In Asia, you will see a lot more of these influencers playing with contagious ideas and playing with ideas of shame, as well being more willing to trigger a scandal or some controversy to start a discussion […] There are some push-and-pull in these spectrums, which is full of freedom and constrictions, and it is very easy to shock people or to gain attention on this scale.”


Pacific Standard, 2 March 2016, interviewed by Natalya Savka

“Anthropologist Crystal Abidin is re-defining how we view Internet-famous people—or “influencers,” as she calls them. Many people assume that the people whom she studies are “just being pretty and doing frivolous things on the Internet,” Abidin says. That’s because most of the influencers in question happen to be young women who often blog about fashion and make-up. […]
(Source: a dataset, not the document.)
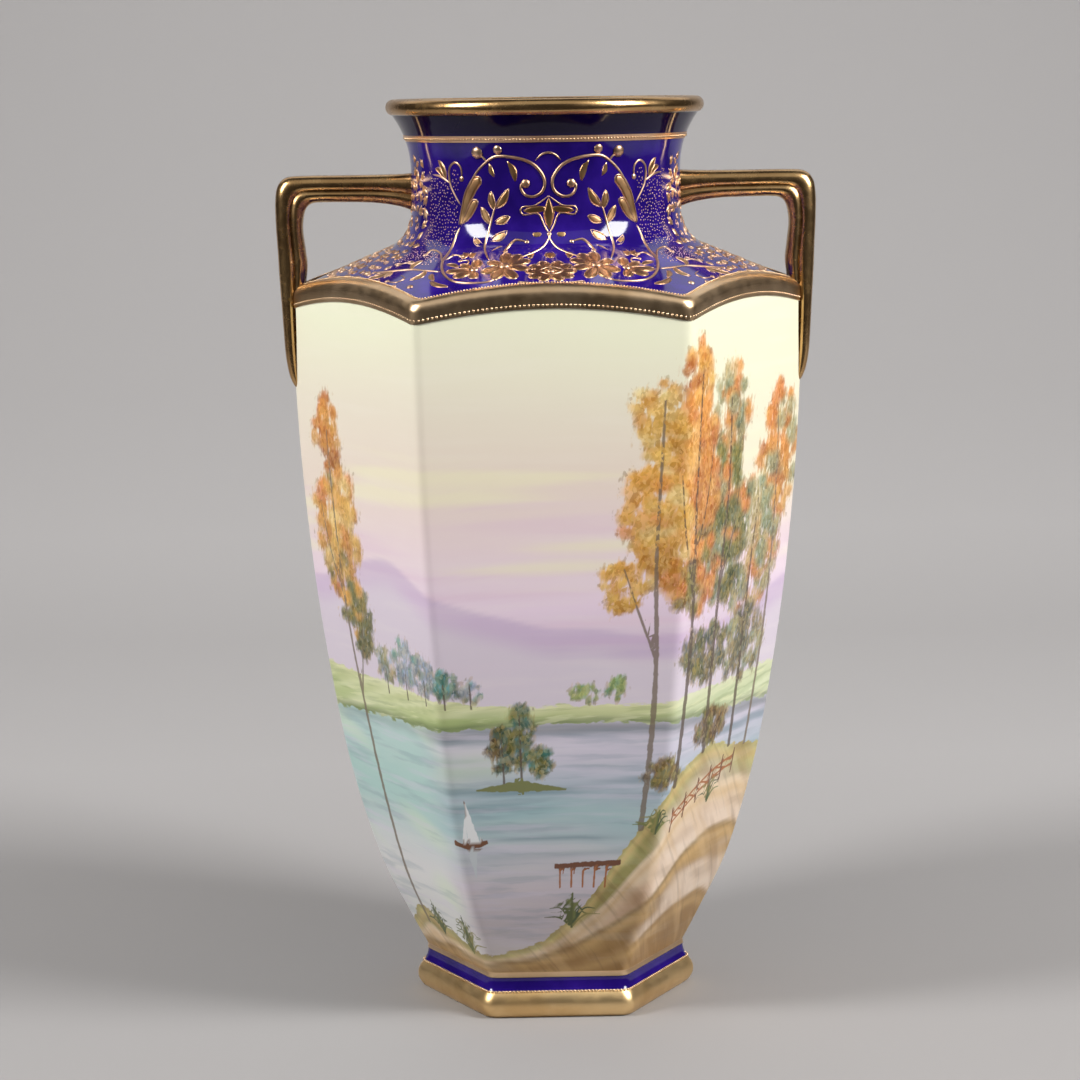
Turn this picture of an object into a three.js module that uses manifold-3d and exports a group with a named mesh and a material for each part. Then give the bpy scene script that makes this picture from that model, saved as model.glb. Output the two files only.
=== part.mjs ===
// A twin-handled porcelain vase: a six-sided body on a moulded foot, a round neck with a rolled lip,
// and two square-shouldered handles from the neck to opposite corners of the body.
// Millimetres, +Z up, origin at the centre of the underside. Two corners of the hexagon lie on the X axis.
import * as THREE from 'three';
import { mergeVertices } from 'three/addons/utils/BufferGeometryUtils.js';
import Module from 'manifold-3d';

const HEIGHT = 305;
const WALL = 4.4;

// Body: distance of the hexagon's sharp corners from the axis, from the foot's groove to the shoulder
const SIDES = 6;
const BODY_CORNERS = [
  [45.2, 15.4],
  [50.6, 25.7],
  [60.8, 47.1],
  [70.2, 79.0],
  [76.2, 110.6],
  [80.7, 141.9],
  [84.2, 178.0],
  [86.0, 210.0],
  [87.0, 247.0],
];
const CORNER_ROUNDING = 5;

// Foot: a hexagonal roll under a cove, hollowed from below
const FOOT_COVE_CORNER = 45.0;
const FOOT_COVE_HEIGHT = 13.4;
const FOOT_ROLL_CORNER = 48.7;
const FOOT_ROLL_TOP = 9.9;
const FOOT_ROLL_TOP_CORNER = 46.4;
const FOOT_EDGE_ROUNDING = 2.2;
const FOOT_RING_WIDTH = 5;
const FOOT_RECESS = 7;
const FLOOR_HEIGHT = 14;

// Shoulder: a shallow cone that meets the neck in a hollow curve and the faces in a rounded, gilded edge
const CONE_INNER = [54, 255.4];
const CONE_SLOPE = 0.42;
const EDGE_ROUNDING = 4.2;
const EDGE_PROUD = 0.5;

// Neck and rolled lip
const NECK_RADIUS = 45.0;
const NECK_LOW = 268;
const NECK_HIGH = 281;
const FLARE_RADIUS = 51.0;
const FLARE_HEIGHT = 299.7;
const LIP_ROLL = 2.7;
const LIP_CENTRE_RADIUS = 50.4;

// Handles: a bar from the neck, a square shoulder and a leg that runs down the body's corner to a tip
const HANDLE_BAR_TOP = 280.3;
const HANDLE_BAR_UNDERSIDE = 271.2;
const HANDLE_REACH = 90.6;
const HANDLE_SHOULDER = 7.5;
const HANDLE_HOLE_REACH = 81.4;
const HANDLE_TIP_HEIGHT = 208.6;
const HANDLE_THICKNESS = 10.6;
const HANDLE_EDGE = 2.8;
const HANDLE_ROOT = 42.6;

const SECTOR = (2 * Math.PI) / SIDES;
const HALF = SECTOR / 2;
const WALL_AT_CORNER = WALL / Math.cos(HALF);
const bodyCurve = new THREE.SplineCurve(BODY_CORNERS.map(([r, z]) => new THREE.Vector2(r, z)));
const bodyTable = bodyCurve.getPoints(240);

// The sharp corner radius of the body at a height
function cornerAt(z) {
  const above = bodyTable.findIndex((p) => p.y > z);
  if (above < 1) return above === 0 ? bodyTable[0].x : bodyTable[bodyTable.length - 1].x;
  const low = bodyTable[above - 1];
  const high = bodyTable[above];
  return THREE.MathUtils.mapLinear(z, low.y, high.y, low.x, high.x);
}

// How far a rounded hexagon's outline lies from the axis, in a direction
function hexagon(corner, rounding, angle) {
  const inSector = ((angle % SECTOR) + SECTOR) % SECTOR;
  const fromFace = Math.abs(inSector - HALF);
  const apothem = corner * Math.cos(HALF);
  const halfFlat = corner / 2 - rounding * Math.tan(HALF);
  if (apothem * Math.tan(fromFace) <= halfFlat) return apothem / Math.cos(fromFace);
  const arcCentre = corner - rounding / Math.cos(HALF);
  const fromCorner = HALF - fromFace;
  const across = arcCentre * Math.sin(fromCorner);
  return arcCentre * Math.cos(fromCorner) + Math.sqrt(rounding ** 2 - across ** 2);
}

function bodyRadius(z, angle, inset = 0) {
  return hexagon(cornerAt(z) - inset, CORNER_ROUNDING, angle);
}

function coneHeight(r) {
  return CONE_INNER[1] - CONE_SLOPE * (r - CONE_INNER[0]);
}

// Where the cone, lowered by a drop, meets the wall of the body in a direction
function edgeHeight(angle, inset, drop) {
  let z = coneHeight(NECK_RADIUS * 2) - drop;
  for (let i = 0; i < 8; i++) z = coneHeight(bodyRadius(z, angle, inset)) - drop;
  return z;
}

function arc(centreR, centreZ, radius, from, to, steps) {
  const points = [];
  for (let i = 0; i <= steps; i++) {
    const turn = THREE.MathUtils.degToRad(THREE.MathUtils.lerp(from, to, i / steps));
    points.push([centreR + radius * Math.cos(turn), centreZ + radius * Math.sin(turn)]);
  }
  return points;
}

function bend(start, control, end, steps) {
  const curve = new THREE.QuadraticBezierCurve(...[start, control, end].map((p) => new THREE.Vector2(...p)));
  return curve.getPoints(steps).map((p) => [p.x, p.y]);
}

// The outer foot in one direction, from the ring it stands on to the groove under the body
function footOutline(angle) {
  const scale = hexagon(FOOT_ROLL_CORNER, CORNER_ROUNDING, angle) / FOOT_ROLL_CORNER;
  const roll = bend(
    [FOOT_ROLL_CORNER - FOOT_EDGE_ROUNDING, 0],
    [FOOT_ROLL_CORNER + FOOT_EDGE_ROUNDING, 4.2],
    [FOOT_ROLL_TOP_CORNER, FOOT_ROLL_TOP],
    6,
  );
  const cove = [[FOOT_COVE_CORNER, FOOT_COVE_HEIGHT]];
  return [...roll, ...cove].map(([r, z]) => [r * scale, z]);
}

function recessOutline(angle) {
  const ring = hexagon(FOOT_ROLL_CORNER - FOOT_EDGE_ROUNDING - FOOT_RING_WIDTH, CORNER_ROUNDING, angle);
  return [[0, FOOT_RECESS], [ring * 0.55, FOOT_RECESS], [ring - 2, FOOT_RECESS - 0.6], [ring, 0]];
}

// The wall from the groove to the rounded edge, which stands a little proud of face and shoulder
function wallOutline(angle) {
  const top = edgeHeight(angle, 0, 0);
  const bottom = BODY_CORNERS[0][1];
  const slope = Math.atan(CONE_SLOPE);
  const turn = Math.PI / 2 - slope;
  const reach = EDGE_ROUNDING * Math.tan(turn / 2);
  const rows = [];
  for (let i = 0; i <= 13; i++) {
    const z = THREE.MathUtils.lerp(bottom, top - reach - 2 * EDGE_PROUD, (i / 13) ** 1.25);
    rows.push([bodyRadius(z, angle), z]);
  }
  const r = bodyRadius(top, angle);
  const centreZ = top - reach;
  const centreR = r - EDGE_ROUNDING;
  const edge = arc(centreR, centreZ, EDGE_ROUNDING + EDGE_PROUD, 0, THREE.MathUtils.radToDeg(turn), 4);
  return [...rows, ...edge];
}

// The shoulder, neck and lip, round in plan, from just inside the gilded edge
function neckOutline(angle) {
  const slope = Math.atan(CONE_SLOPE);
  const edge = bodyRadius(edgeHeight(angle, 0, 0), angle);
  const reach = EDGE_ROUNDING * Math.tan((Math.PI / 2 - slope) / 2);
  const start = edge - reach * Math.cos(slope) - 2 * EDGE_PROUD;
  const cone = [start, (start + CONE_INNER[0]) / 2].map((r) => [r, coneHeight(r)]);
  const lipCentre = HEIGHT - LIP_ROLL;
  return [
    ...cone,
    ...bend([CONE_INNER[0] - 1.5, coneHeight(CONE_INNER[0] - 1.5)], [45.6, 258.9], [NECK_RADIUS, NECK_LOW], 4),
    ...bend([NECK_RADIUS, NECK_HIGH], [44.9, 291.2], [FLARE_RADIUS, FLARE_HEIGHT], 5),
    ...arc(LIP_CENTRE_RADIUS, lipCentre, LIP_ROLL, -60, 180, 8),
  ];
}

function liningOutline(angle) {
  const inner = NECK_RADIUS - WALL;
  const drop = WALL * Math.sqrt(1 + CONE_SLOPE ** 2);
  const corner = edgeHeight(angle, WALL_AT_CORNER, drop);
  const rows = [
    ...bend([LIP_CENTRE_RADIUS - LIP_ROLL, HEIGHT - 2 * LIP_ROLL], [inner, 293], [inner, NECK_HIGH], 4).slice(1),
    [inner, NECK_LOW - 4],
    [inner + 4, coneHeight(inner + 4) - drop - 1.5],
    [60, coneHeight(60) - drop],
  ];
  const lastCone = bodyRadius(corner, angle, WALL_AT_CORNER);
  rows.push([lastCone, corner]);
  for (let i = 1; i <= 8; i++) {
    const z = THREE.MathUtils.lerp(corner, FLOOR_HEIGHT + 3, (i / 8) ** 0.85);
    rows.push([bodyRadius(z, angle, WALL_AT_CORNER), z]);
  }
  rows.push([bodyRadius(FLOOR_HEIGHT, angle, WALL_AT_CORNER) - 3, FLOOR_HEIGHT], [0, FLOOR_HEIGHT]);
  return rows;
}

function column(angle) {
  return [
    ...recessOutline(angle),
    ...footOutline(angle),
    ...wallOutline(angle),
    ...neckOutline(angle),
    ...liningOutline(angle),
  ];
}

// Directions of the columns in one sector: the corner, both ends of its rounding, and the face between
function directions() {
  const roundingEnd = Math.atan((CORNER_ROUNDING * Math.tan(HALF) * Math.cos(HALF)) / BODY_CORNERS.at(-1)[0]);
  const across = 7;
  const sector = [0];
  for (let i = 0; i <= across; i++) sector.push(THREE.MathUtils.lerp(roundingEnd, SECTOR - roundingEnd, i / across));
  const all = [];
  for (let side = 0; side < SIDES; side++) all.push(...sector.map((a) => a + side * SECTOR));
  return all;
}

function vesselGeometry() {
  const angles = directions();
  const columns = angles.map(column);
  const rows = columns[0].length;
  const positions = [];
  angles.forEach((angle, i) => {
    for (const [r, z] of columns[i]) positions.push(r * Math.cos(angle), r * Math.sin(angle), z);
  });
  const indices = [];
  for (let i = 0; i < angles.length; i++) {
    const next = (i + 1) % angles.length;
    for (let j = 0; j + 1 < rows; j++) {
      const a = i * rows + j;
      const b = next * rows + j;
      if (j > 0) indices.push(a, b, b + 1);
      indices.push(a, b + 1, a + 1);
    }
  }
  const geometry = new THREE.BufferGeometry();
  geometry.setAttribute('position', new THREE.Float32BufferAttribute(positions, 3));
  geometry.setIndex(indices);
  return geometry;
}

// One handle in the plane of the axis, as an outline that is rounded over on both faces
function handleGeometry(side) {
  const inset = HANDLE_EDGE;
  const top = HANDLE_BAR_TOP - inset;
  const under = HANDLE_BAR_UNDERSIDE + inset;
  const reach = HANDLE_REACH - inset;
  const hole = HANDLE_HOLE_REACH + inset;
  const outline = new THREE.Shape();
  outline.moveTo(HANDLE_ROOT + inset, top + 0.6);
  outline.lineTo(HANDLE_ROOT + 5, top);
  outline.lineTo(reach - HANDLE_SHOULDER, top);
  outline.quadraticCurveTo(reach, top, reach, top - HANDLE_SHOULDER);
  outline.lineTo(reach - 2.2, 222);
  outline.quadraticCurveTo(reach - 2.8, 214, reach - 4.6, HANDLE_TIP_HEIGHT + inset);
  outline.lineTo(reach - 3.2, 236);
  outline.lineTo(81.6, 243);
  outline.lineTo(78.9, 245.6);
  outline.quadraticCurveTo(hole - 1.3, 250, hole, 262);
  outline.quadraticCurveTo(hole, under, hole - 6.5, under);
  outline.lineTo(57, under - 0.2);
  outline.lineTo(HANDLE_ROOT + inset, under - 2.4);
  outline.closePath();
  const geometry = new THREE.ExtrudeGeometry(outline, {
    depth: HANDLE_THICKNESS - 2 * HANDLE_EDGE,
    bevelEnabled: true,
    bevelThickness: HANDLE_EDGE,
    bevelSize: HANDLE_EDGE,
    bevelSegments: 3,
    curveSegments: 5,
  });
  geometry.translate(0, 0, HANDLE_EDGE - HANDLE_THICKNESS / 2);
  geometry.rotateX(Math.PI / 2);
  if (side < 0) geometry.rotateZ(Math.PI);
  return geometry;
}

const wasm = await Module();
wasm.setup();

function toSolid(geometry) {
  const bare = geometry.clone();
  bare.deleteAttribute('normal');
  bare.deleteAttribute('uv');
  const merged = mergeVertices(bare, 1e-4);
  const kept = [];
  const index = merged.index.array;
  for (let i = 0; i < index.length; i += 3) {
    const [a, b, c] = index.slice(i, i + 3);
    if (a !== b && b !== c && c !== a) kept.push(a, b, c);
  }
  const mesh = new wasm.Mesh({
    numProp: 3,
    vertProperties: new Float32Array(merged.attributes.position.array),
    triVerts: new Uint32Array(kept),
  });
  return new wasm.Manifold(mesh);
}

function toGeometry(solid) {
  const mesh = solid.getMesh();
  const geometry = new THREE.BufferGeometry();
  geometry.setAttribute('position', new THREE.BufferAttribute(mesh.vertProperties, 3));
  geometry.setIndex(new THREE.BufferAttribute(mesh.triVerts, 1));
  geometry.computeVertexNormals();
  return geometry;
}

const fired = [-1, 1].reduce((solid, side) => solid.add(toSolid(handleGeometry(side))), toSolid(vesselGeometry()));

const porcelain = new THREE.MeshStandardMaterial({ color: 0xe9e2cf, roughness: 0.2, metalness: 0 });
const vase = new THREE.Mesh(toGeometry(fired), porcelain);
vase.name = 'vase';

const group = new THREE.Group();
group.add(vase);

export default group;
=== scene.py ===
# %% [markdown]
# # A twin-handled porcelain vase
# The vase is one piece of fired porcelain. It has a six-sided body that swells from a moulded foot to a
# scalloped shoulder, a round neck with a rolled lip, and two square-shouldered handles. The neck and
# shoulder are cobalt blue with raised gold, the six faces carry a painted lakeside in autumn, and the
# handles, lip, shoulder edge and foot are burnished gold.
# This file builds it in cells. First come the shapes, then the finishes, then the light and the camera.

import bpy
import numpy as np
from mathutils import Matrix, Vector


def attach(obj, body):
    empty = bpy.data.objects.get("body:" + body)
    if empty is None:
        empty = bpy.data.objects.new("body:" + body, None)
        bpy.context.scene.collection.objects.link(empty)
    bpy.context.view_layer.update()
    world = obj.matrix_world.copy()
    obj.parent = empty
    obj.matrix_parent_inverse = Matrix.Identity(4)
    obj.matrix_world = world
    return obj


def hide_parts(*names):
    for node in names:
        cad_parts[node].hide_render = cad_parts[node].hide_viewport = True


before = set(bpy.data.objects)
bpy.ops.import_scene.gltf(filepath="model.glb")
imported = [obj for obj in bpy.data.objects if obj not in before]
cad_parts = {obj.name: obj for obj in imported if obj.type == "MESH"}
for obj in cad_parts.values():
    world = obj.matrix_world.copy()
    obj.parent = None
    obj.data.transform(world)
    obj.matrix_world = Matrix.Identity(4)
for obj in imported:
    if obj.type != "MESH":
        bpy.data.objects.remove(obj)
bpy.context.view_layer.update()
MM = 0.001

# %% [markdown]
# ## A sheet that is wrapped round a form
# A potter can roll out a sheet of clay and wrap it round a former. Blender's grid primitive is such a
# sheet: it has rows and columns, so every vertex knows its place. The helper below adds a grid, lays each
# vertex where an array says, and welds the seam and the poles, so that the result is closed. It suits the
# body, whose outline changes from a hexagon to a circle, better than a lathe would.

# %% The sheet helper
# Points closer than this, in metres, become one
WELD = 1e-6


def deselect_all():
    if bpy.context.object and bpy.context.object.mode != "OBJECT":
        bpy.ops.object.mode_set(mode="OBJECT")
    bpy.ops.object.select_all(action="DESELECT")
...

Abidin chose to research Internet influencers for her Ph.D. at the University of Western Australia because she admires their ability to create intimacy with followers. “I’m so intrigued by how you can get so attached to someone through a screen,” she says. Abidin narrowed her study’s scope to Singapore partly because she grew up there and has followed its influencer industry since 2010.”


Journalisten, 19 December 2015 (in Norwegian), interviewed by Aslaug Olette Klausen

“… I use “physical” and “digital” spaces, rather than online/offline, or on/off the web. This is because influencers in Singapore are unique in connecting with their audiences on social media, and in face-to-face meetings. All to create a feedback loop of commercial intimacy. I also write about how the intimate relationship between the influencer and the follower is commercial, interactive, mutual and open.

I think that influencers and their digital property have high impact and influence in East Asia. They are experts at capturing the attention of the audience with disposable income aged 15–35. Even more important is that they play on the gendered intimacy of being female influencers with female followers. They create feminine ideals that they become role models for, and followers may emulate them through purchasing the products and services that they promote.”


Digital Ethnography Research Centre, June 2015, interviewed by DERC

“Crystal is currently finishing up her thesis on social media influencers in Singapore, specifically looking at how everyday users brand themselves into Internet icons and utilize the portrayals of their daily lives as a canvas for advertorials. Crystal has published on the monetizing of platforms such as blogs and Instagram, young users’ anxiety in the absence of cellphones, strategies for up-keeping battery life, and the sustenance of continued access to WiFi on-the-go.

Crystal has a second research portfolio looking at the experiences of mixed-race youth in Australia and Singapore. A young, mixed race person herself, Crystal has thus far investigated mixed-race peoples’ strategic enactments of racial symbols for homophily, and the process of ‘outing’ or ‘marking’ their more ambivalent ethnicities to others. In the future, Crystal would love to produce an in-depth ethnography on the materiality of homemaking in mixed-race households—that is if she’s not too busy investigating ‘grotesque intimacies’, such as the hyper-visibilization of plastic surgery rituals and injury selfies on social media.”


This page was last updated on 12 April 2026.